In response, 2014 was the year attackers ‘went corporate,’ with explicit shifts in approach clearly designed to exploit middle-management and exfiltrate cash. By the end of 2014, cybercriminals were targeting subtly different user populations and employing tactics that looked very different from what users – and automated defenses – had adapted to recognize, specifically:

  • Campaigns focused on businesses and financial access, with less reliance on social media invitations and other personal communication templates.
  • Significant increases in attachment usage, disguised as e-fax, voicemail, or document formats
  • Balanced attacks that mixed high-volume longline campaigns with strategic web compromises, attachment-based campaigns, and corporate communication and financial email lures.
  • Changed time of distribution to blend in with business high mail-flow times.
  • Designed campaigns that cut off the “long tail” of clickers in favor of more immediate payoff to get around faster-adapting defenses.
  • Refocused on “traditional’ endpoint platforms that predominate in business IT environments, such as PCs running Windows and Internet Explorer.

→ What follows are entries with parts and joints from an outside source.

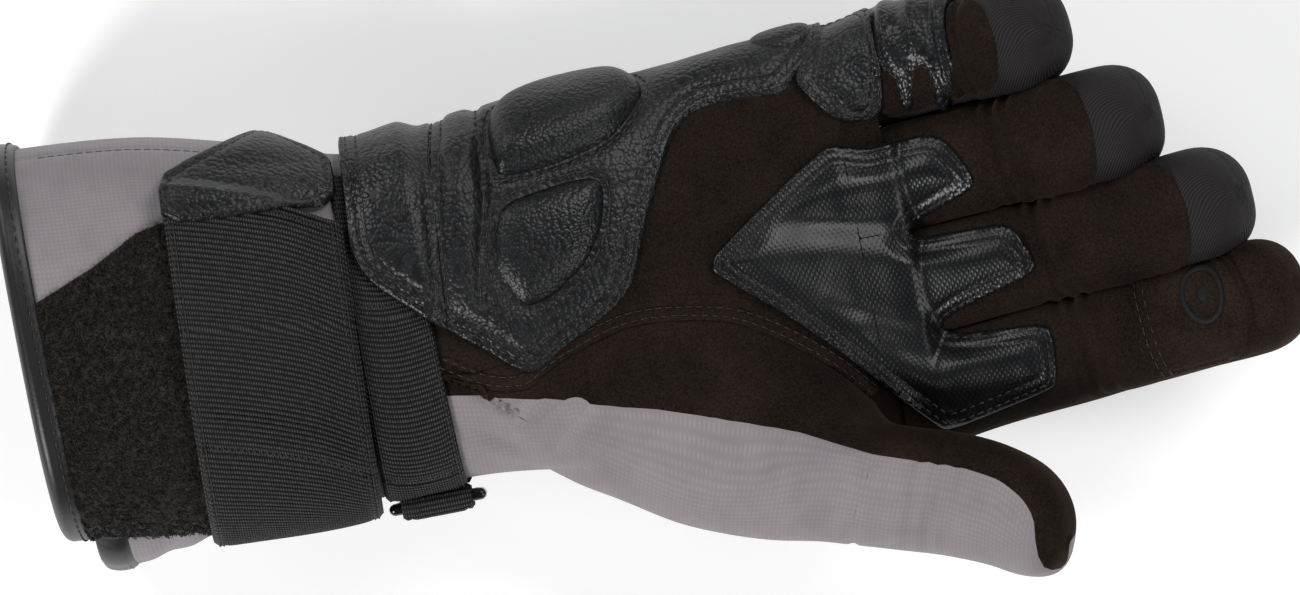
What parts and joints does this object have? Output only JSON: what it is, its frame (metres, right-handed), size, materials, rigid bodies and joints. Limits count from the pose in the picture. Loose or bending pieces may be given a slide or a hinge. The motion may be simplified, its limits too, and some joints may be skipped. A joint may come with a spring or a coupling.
{
  "type": "ski glove",
  "caption": "Padded winter gauntlet glove for the right hand with jointed fingers, leather palm heel, grip patch, cuff strap and wrist strap.",
  "frame": {"origin": "middle of the knuckle guard's flat rest face, on the back of the hand", "axes": "+X from the cuff to the fingertips, +Y towards the little finger's side, +Z out of the palm"},
  "size_m": [0.3185, 0.1588, 0.0786],
  "materials": {
    "palm_suede": "very dark brown suede, matt",
    "heel_leather": "charcoal black pebbled leather",
    "softshell_grey": "warm grey softshell with a fine grid weave",
    "softshell_charcoal": "charcoal twill softshell",
    "grip_fabric": "black textured grip fabric",
    "webbing": "black ribbed polyester webbing",
    "pile": "black brown hook and loop pile",
    "binding": "black synthetic leather binding",
    "buckle_plastic": "glossy black plastic",
    "guard": "matt black moulded rubber",
    "lining": "dark grey brushed fleece",
    "touch_leather": "dark brown conductive leather with a printed mark"
  },
  "bodies": {
    "hand": {"palm_panel": "palm_suede", "back_panel": "softshell_charcoal", "hand_lining": "lining", "thumb_base_palm": "palm_suede", "thumb_base_back": "softshell_grey", "heel_leather": "heel_leather", "upper_heel_pad": "heel_leather", "lower_heel_pad": "heel_leather", "edge_pad": "heel_leather", "wrist_flap": "heel_leather", "grip_patch": "grip_fabric", "knuckle_guard": "guard", "cuff_shell": "softshell_grey", "cuff_lining": "lining", "cuff_binding": "binding", "loop_patch": "pile", "cuff_bellows": "softshell_grey", "bellows_binding": "binding", "strap_anchor": "webbing", "wrist_strap": "webbing", "wrist_strap_back": "webbing", "wrist_ring": "buckle_plastic", "index_finger_root_gusset": "softshell_charcoal", "middle_finger_root_gusset": "softshell_charcoal", "ring_finger_root_gusset": "softshell_charcoal", "little_finger_root_gusset": "softshell_charcoal", "thumb_root_gusset": "softshell_charcoal"},
    "index_finger_lower": {"index_finger_lower_palm": "palm_suede", "index_finger_lower_back": "softshell_charcoal", "index_finger_joint_gusset": "softshell_charcoal", "index_finger_grip": "grip_fabric"},
    "index_finger_tip": {"index_finger_tip_palm": "palm_suede", "index_finger_tip_back": "softshell_charcoal", "touch_pad": "touch_leather"},
    "middle_finger_lower": {"middle_finger_lower_palm": "palm_suede", "middle_finger_lower_back": "softshell_charcoal", "middle_finger_joint_gusset": "softshell_charcoal", "middle_finger_grip": "grip_fabric"},
    "middle_finger_tip": {"middle_finger_tip_palm": "palm_suede", "middle_finger_tip_back": "softshell_charcoal"},
    "ring_finger_lower": {"ring_finger_lower_palm": "palm_suede", "ring_finger_lower_back": "softshell_charcoal", "ring_finger_joint_gusset": "softshell_charcoal", "ring_finger_grip": "grip_fabric"},
    "ring_finger_tip": {"ring_finger_tip_palm": "palm_suede", "ring_finger_tip_back": "softshell_charcoal"},
    "little_finger_lower": {"little_finger_lower_palm": "palm_suede", "little_finger_lower_back": "softshell_charcoal", "little_finger_joint_gusset": "softshell_charcoal", "little_finger_patch": "heel_leather"},
    "little_finger_tip": {"little_finger_tip_palm": "palm_suede", "little_finger_tip_back": "softshell_charcoal"},
    "thumb_lower": {"thumb_lower_palm": "palm_suede", "thumb_lower_back": "softshell_grey", "thumb_joint_gusset": "softshell_charcoal"},
    "thumb_tip": {"thumb_tip_palm": "palm_suede", "thumb_tip_back": "softshell_grey"},
    "cuff_strap": {"cuff_strap": "webbing", "hook_pad": "pile", "pull_tab": "binding"}
  },
  "joints": [
    {"name": "index_finger_knuckle", "type": "hinge", "parent": "hand", "child": "index_finger_lower", "pos_m": [0.027, -0.04158, 0.025], "axis": [0.0976, -0.9952, 0], "range_deg": [-12, 48], "stiffness_Nm_per_rad": 0.25, "deforming": ["index_finger_root_gusset"]},
    {"name": "index_finger_joint", "type": "hinge", "parent": "index_finger_lower", "child": "index_finger_tip", "pos_m": [0.06789, -0.03757, 0.03373], "axis": [0.0976, -0.9952, 0], "range_deg": [-14.4, 57.6], "stiffness_Nm_per_rad": 0.15, "deforming": ["index_finger_joint_gusset"]},
    {"name": "middle_finger_knuckle", "type": "hinge", "parent": "hand", "child": "middle_finger_lower", "pos_m": [0.027, -0.01448, 0.025], "axis": [0.0837, -0.9965, 0], "range_deg": [-12, 48], "stiffness_Nm_per_rad": 0.25, "deforming": ["middle_finger_root_gusset"]},
    {"name": "middle_finger_joint", "type": "hinge", "parent": "middle_finger_lower", "child": "middle_finger_tip", "pos_m": [0.06358, -0.0114, 0.03483], "axis": [0.0837, -0.9965, 0], "range_deg": [-14.4, 57.6], "stiffness_Nm_per_rad": 0.15, "deforming": ["middle_finger_joint_gusset"]},
    {"name": "ring_finger_knuckle", "type": "hinge", "parent": "hand", "child": "ring_finger_lower", "pos_m": [0.027, 0.01263, 0.025], "axis": [0.0663, -0.9978, 0], "range_deg": [-12, 48], "stiffness_Nm_per_rad": 0.25, "deforming": ["ring_finger_root_gusset"]},
    {"name": "ring_finger_joint", "type": "hinge", "parent": "ring_finger_lower", "child": "ring_finger_tip", "pos_m": [0.05737, 0.01464, 0.03489], "axis": [0.0663, -0.9978, 0], "range_deg": [-14.4, 57.6], "stiffness_Nm_per_rad": 0.15, "deforming": ["ring_finger_joint_gusset"]},
    {"name": "little_finger_knuckle", "type": "hinge", "parent": "hand", "child": "little_finger_lower", "pos_m": [0.027, 0.04118, 0.025], "axis": [0.0262, -0.9997, 0], "range_deg": [-12, 48], "stiffness_Nm_per_rad": 0.25, "deforming": ["little_finger_root_gusset"]},
    {"name": "little_finger_joint", "type": "hinge", "parent": "little_finger_lower", "child": "little_finger_tip", "pos_m": [0.0511, 0.04181, 0.03474], "axis": [0.0262, -0.9997, 0], "range_deg": [-14.4, 57.6], "stiffness_Nm_per_rad": 0.15, "deforming": ["little_finger_joint_gusset"]},
    {"name": "thumb_base", "type": "hinge", "parent": "hand", "child": "thumb_lower", "pos_m": [-0.004, -0.062, 0.05], "axis": [-0.3746, -0.9272, 0], "range_deg": [-10, 30], "stiffness_Nm_per_rad": 0.25, "deforming": ["thumb_root_gusset"]},
    {"name": "thumb_joint", "type": "hinge", "parent": "thumb_lower", "child": "thumb_tip", "pos_m": [0.01987, -0.07165, 0.05362], "axis": [-0.3746, -0.9272, 0], "range_deg": [-12, 36], "stiffness_Nm_per_rad": 0.15, "deforming": ["thumb_joint_gusset"]},
    {"name": "cuff_strap_peel", "type": "hinge", "parent": "hand", "child": "cuff_strap", "pos_m": [-0.1395, -0.0462, 0.03066], "axis": [0.999, -0.0171, -0.0406], "range_deg": [0, 120]}
  ],
  "couplings": [
    {"joint": "index_finger_joint", "follows": "index_finger_knuckle", "ratio": 1.2},
    {"joint": "middle_finger_joint", "follows": "middle_finger_knuckle", "ratio": 1.2},
    {"joint": "ring_finger_joint", "follows": "ring_finger_knuckle", "ratio": 1.2},
    {"joint": "little_finger_joint", "follows": "little_finger_knuckle", "ratio": 1.2},
    {"joint": "thumb_joint", "follows": "thumb_base", "ratio": 1.2}
  ]
}
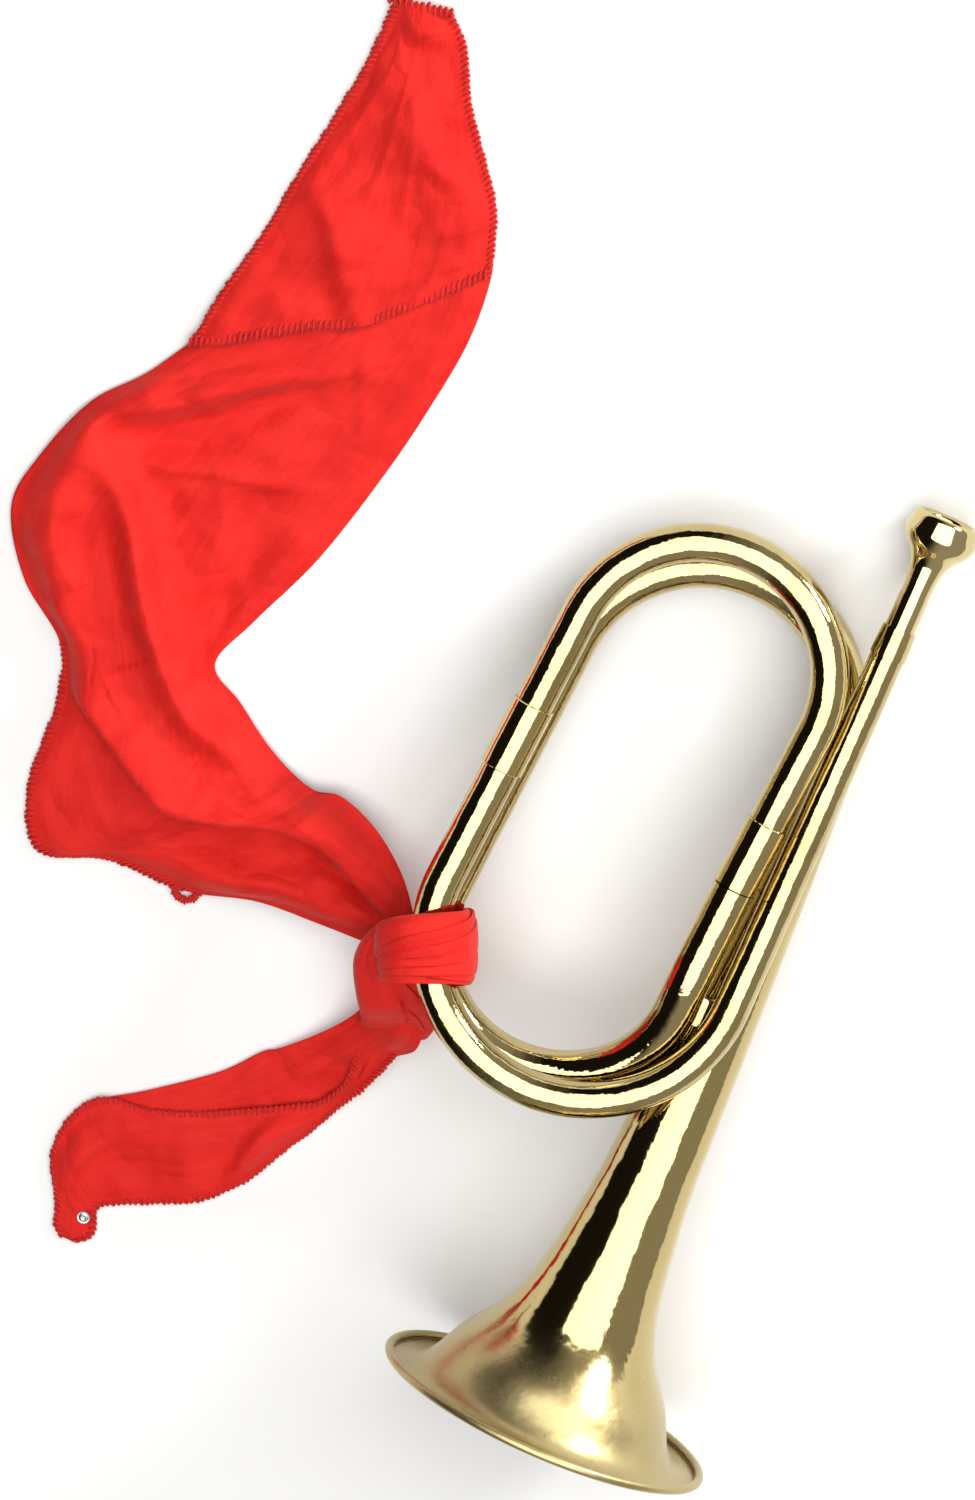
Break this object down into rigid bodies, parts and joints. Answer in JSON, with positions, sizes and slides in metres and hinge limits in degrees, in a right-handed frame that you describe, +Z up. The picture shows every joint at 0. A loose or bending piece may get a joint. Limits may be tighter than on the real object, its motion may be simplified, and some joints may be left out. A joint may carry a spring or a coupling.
{
  "type": "bugle",
  "caption": "Coiled brass bugle with a flared bell, a tuning slide and a pull-out mouthpiece, lying flat with a kerchief knotted round its lower bows.",
  "frame": {"origin": "on the table the part lies on, under the middle of its bounding box", "axes": "+Y runs along the bell toward the mouthpiece end, +X from the loops toward the bell, +Z up from the table"},
  "size_m": [0.3096, 0.4115, 0.1036],
  "materials": {
    "tube_brass": "polished, lacquered",
    "bell_brass": "satin to polished, lacquered",
    "sleeve_brass": "polished",
    "mouthpiece_brass": "bright polished, turned",
    "solder_brass": "dull, soldered",
    "wire_steel": "drawn",
    "stud_steel": "satin",
    "red_cotton": "satin cotton",
    "red_thread": "crocheted thread"
  },
  "bodies": {
    "horn": {"mouthpiece_receiver": "sleeve_brass", "mouthpipe": "tube_brass", "first_bow": "tube_brass", "first_riser": "tube_brass", "left_slide_sleeve": "sleeve_brass", "right_slide_sleeve": "sleeve_brass", "inner_downpipe": "tube_brass", "second_bow": "tube_brass", "second_riser": "tube_brass", "crossover_bow": "tube_brass", "bell_stem": "bell_brass", "bell_flare": "bell_brass", "rim_wire": "wire_steel", "stem_saddle_upper": "solder_brass", "stem_saddle_lower": "solder_brass", "riser_saddle": "solder_brass", "bow_saddle": "solder_brass", "downpipe_saddle": "solder_brass", "scarf_long_tail": "red_cotton", "scarf_knot": "red_cotton", "scarf_short_tail": "red_cotton", "scarf_loop": "red_thread", "scarf_stud": "stud_steel"},
    "mouthpiece": {"mouthpiece_cup": "mouthpiece_brass", "mouthpiece_shank": "mouthpiece_brass"},
    "tuning_slide": {"tuning_bow": "tube_brass"}
  },
  "joints": [
    {"name": "mouthpiece_pull", "type": "slide", "parent": "horn", "child": "mouthpiece", "axis": [0.0026, 0.975, -0.2223], "range_m": [0, 0.03]},
    {"name": "tuning_pull", "type": "slide", "parent": "horn", "child": "tuning_slide", "axis": [0.0627, 0.9839, -0.1676], "range_m": [0, 0.008]}
  ]
}
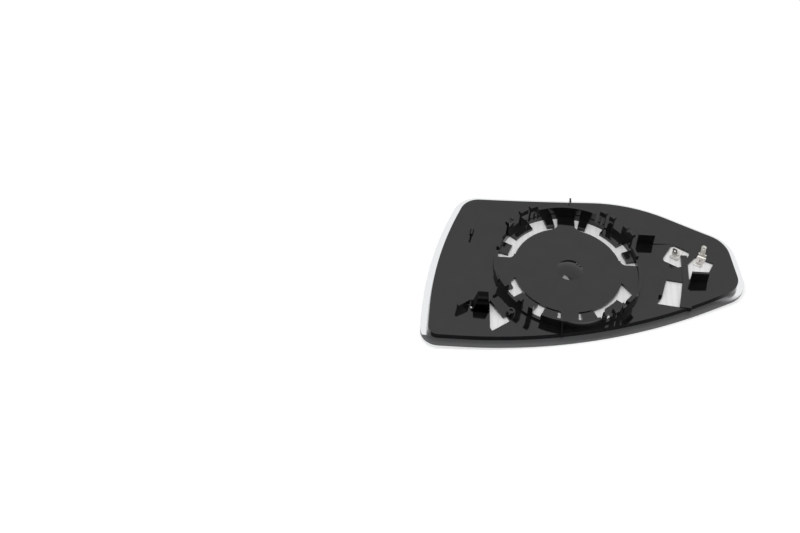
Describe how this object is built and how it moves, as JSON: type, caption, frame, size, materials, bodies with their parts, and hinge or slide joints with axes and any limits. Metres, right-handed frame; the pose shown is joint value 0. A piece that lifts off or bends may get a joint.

The result? It worked. Every company still clicks; every department and industry is still at risk (though financial industries and sales and marketing continue to be the top target areas); and attackers continue to shift tactics to play on human weaknesses as they siphon money and data from organizations.

The central lesson of 2014 for CISO’s is that while user education may have an impact, attackers can always adapt and adjust their techniques more rapidly than end-users can be educated.